A young Bedouin boy experiences a greatly hastened coming of age as he embarks on a perilous desert journey in Theeb. Theeb (Jacir Eid Al-Hwietat) is the youngest of three brothers living in a Bedouin tribe in the harsh desert environment of the Ottoman Empire’s Hejaz Province in 1916. When a British officer (Jack Fox) comes across the tribe’s camp, Theeb’s older brother of Hussein (Hussein Salameh Al-Sweilhiyeen) is asked to act as a guide to the officer’s destination, with Theeb deciding to come along for a desert adventure. However, when the group comes across bandits, Theeb finds himself having fend for himself in the desert.

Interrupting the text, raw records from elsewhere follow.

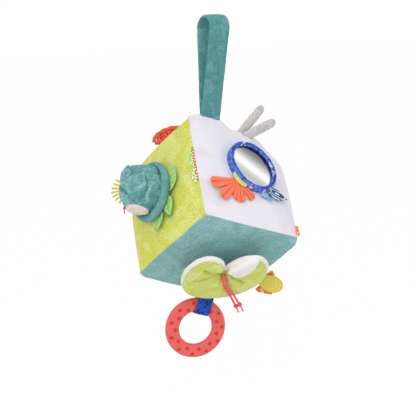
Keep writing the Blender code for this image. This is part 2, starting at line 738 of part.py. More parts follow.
# Head: a stuffed egg on a round neck, flattened on top under the hood
MUZZLE_SHARE = 1.15
TOP_FLAT_SHARE = 0.50
HEAD_NARROW_SHARE = 0.12
neck_height = CROWN + CLEAR + NECK_RADIUS
head_outline = [(0, HEAD_LENGTH)]
for step in range(1, 7):
    turn = pi / 2 * step / 6
    reach = HEAD_LENGTH - HEAD_RADIUS_HEIGHT
    head_outline.append((HEAD_RADIUS * sin(turn) ** MUZZLE_SHARE, HEAD_RADIUS_HEIGHT + reach * cos(turn)))
for step in range(3):
    turn = HEAD_SWING * step
    head_outline.append((HEAD_BASE_RADIUS * cos(turn), neck_height - HEAD_BASE_RADIUS * sin(turn)))
for step in range(4):
    turn = pi / 2 * (0.56 + 0.44 * step / 3)
    head_outline.append((NECK_RADIUS * cos(turn), neck_height - NECK_RADIUS * sin(turn)))


def head_shape(point):
    """Narrows the head a little and flattens the part that the hood covers."""
    high = ease((point.z - neck_height) / NECK_RADIUS)
    flat = ease((point.z - neck_height + NECK_RADIUS) / NECK_RADIUS)
    rise = 1 - TOP_FLAT_SHARE * flat if point.y > 0 else 1
    return Vector((point.x * (1 - HEAD_NARROW_SHARE * high), point.y * rise, point.z))


head_mesh = reshape(lathe(head_outline, 20), head_shape)
place("animal_head", head_mesh, faces["left"], "head_velour")
head_cutter = to_cutter(place("head_cutter", grown(head_mesh, CLEAR), faces["left"], "head_velour"))

# Hood: a broad pad that narrows to a knob at the brow, as shares of the head's length and radius
HOOD_SHARES = (
    (0.335, 0.45, 0.16, 0.60),
    (0.355, 0.72, 0.28, 0.58),
    (0.430, 0.80, 0.36, 0.56),
    (0.570, 0.78, 0.38, 0.56),
    (0.680, 0.60, 0.34, 0.60),
    (0.745, 0.40, 0.27, 0.63),
    (0.790, 0.27, 0.23, 0.67),
    (0.840, 0.27, 0.25, 0.70),
    (0.895, 0.22, 0.20, 0.70),
    (0.920, 0.12, 0.11, 0.70),
)
hood_shape = bmesh.new()
hood_rings = []
for height, width, depth, rise in HOOD_SHARES:
    loop = []
    for step in range(HOOD_STEPS):
        turn = 2 * pi * step / HOOD_STEPS
        loop.append(hood_shape.verts.new((
            HEAD_RADIUS * width * cos(turn),
            HEAD_RADIUS * (rise + depth * sin(turn)),
            HEAD_LENGTH * height,
        )))
    hood_rings.append(loop)
for lower, upper in zip(hood_rings, hood_rings[1:]):
    for step in range(HOOD_STEPS):
        after = (step + 1) % HOOD_STEPS
        hood_shape.faces.new((lower[step], lower[after], upper[after], upper[step]))
hood_shape.faces.new(hood_rings[0])
hood_shape.faces.new(hood_rings[-1])
hood_mesh = bpy.data.meshes.new("hood")
hood_shape.to_mesh(hood_mesh)
hood_shape.free()
hood_mesh = tidy(hood_mesh)
cut(place("head_hood", hood_mesh, faces["left"], "head_velour"), head_cutter)

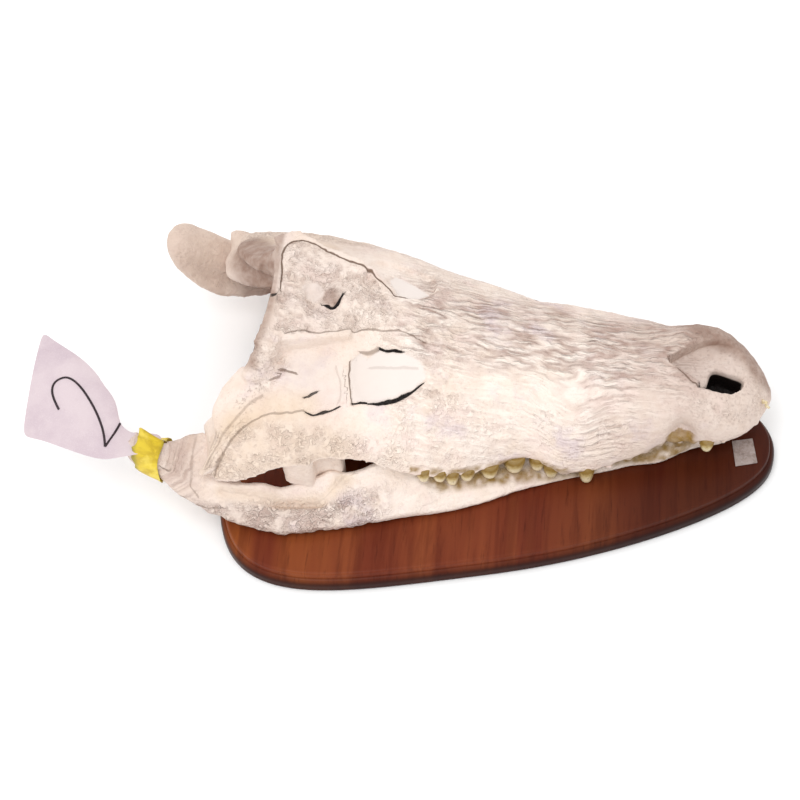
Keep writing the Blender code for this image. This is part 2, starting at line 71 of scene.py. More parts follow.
def bake(thing, kind, **settings):  # add a modifier and apply it
    pick(thing)
    modifier = thing.modifiers.new(kind.lower(), kind)
    for name, value in settings.items():
        setattr(modifier, name, value)
    bpy.ops.object.modifier_apply(modifier=modifier.name)
    return thing


def primitive(name, build, **settings):  # what an operator adds, under a name
    deselect()
    build(**settings)
    bpy.context.object.name = name
    return bpy.context.object


def added(name, data):  # a new object in the scene
    thing = bpy.data.objects.new(name, data)
    bpy.context.scene.collection.objects.link(thing)
    return thing


def edit(thing, *steps):  # run edit mode operators on the whole mesh
    pick(thing)
    bpy.ops.object.mode_set(mode='EDIT')
    bpy.ops.mesh.select_all(action='SELECT')
    for step in steps:
        step()
    bpy.ops.object.mode_set(mode='OBJECT')
    return thing


def copyNode(node, name):  # a CAD node's mesh as a new piece, merged and with its normals outwards
    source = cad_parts[node]
    mesh = source.data.copy()
    mesh.materials.clear()
    thing = pick(added(name, mesh))
    if mesh.has_custom_normals:
        bpy.ops.mesh.customdata_custom_splitnormals_clear()
    for layer in [layer.name for layer in mesh.uv_layers]:
        mesh.uv_layers.remove(mesh.uv_layers[layer])
    return edit(thing, lambda: bpy.ops.mesh.remove_doubles(threshold=0.00001), outwards)


def joined(name, *things):
    thing = pick(*things)
    bpy.ops.object.join()
    thing.name = name
    return thing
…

Theeb is an Arabian desert adventure set during World War I, focusing on this young Bedouin boy, who must come of age sooner than expected, if he is expected to survive on this dangerous desert journey. Theeb features many splendid visuals of the Jordanian desert and is all together a pretty wonderful adventure. The name Theeb is translated into wolf, which suggests the themes that the film is going for. Theeb is a boy that is always hungry for adventure and he has a close relationship with his brother Hussein, who teaches Theeb basic survival skills. When this British officer comes across Theeb’s tribe, it seems like the perfect opportunity for an adventure in the desert. However, it quickly turns out that the desert can be a very dangerous play for a young boy.
Theeb begins appearing like it is going to be one type of film, before it switches gears around the halfway point and becomes more a story about survival. There is a quite lengthy section of the film, where the focus is entirely on the young actor Jacir Eid Al-Hwietat as the titular character. Theeb struggles to survive alone in the desert, after the escorting journey goes horribly awry. The film is deeply enthralling to watch and there are even some moments that are quite thrilling and even caught me off guard.
Theeb has some very excellent cinematography, particularly the wide desert shots and the film is truly a great example of escapist cinema, with Theeb being a film that can be watched just to escape to this Arabian world for a couple hours. While Theeb is ultimately a relatively simple story, it all comes together through the great visuals and the excellent performance by the young lead. Altogether, this is a film well worth checking out.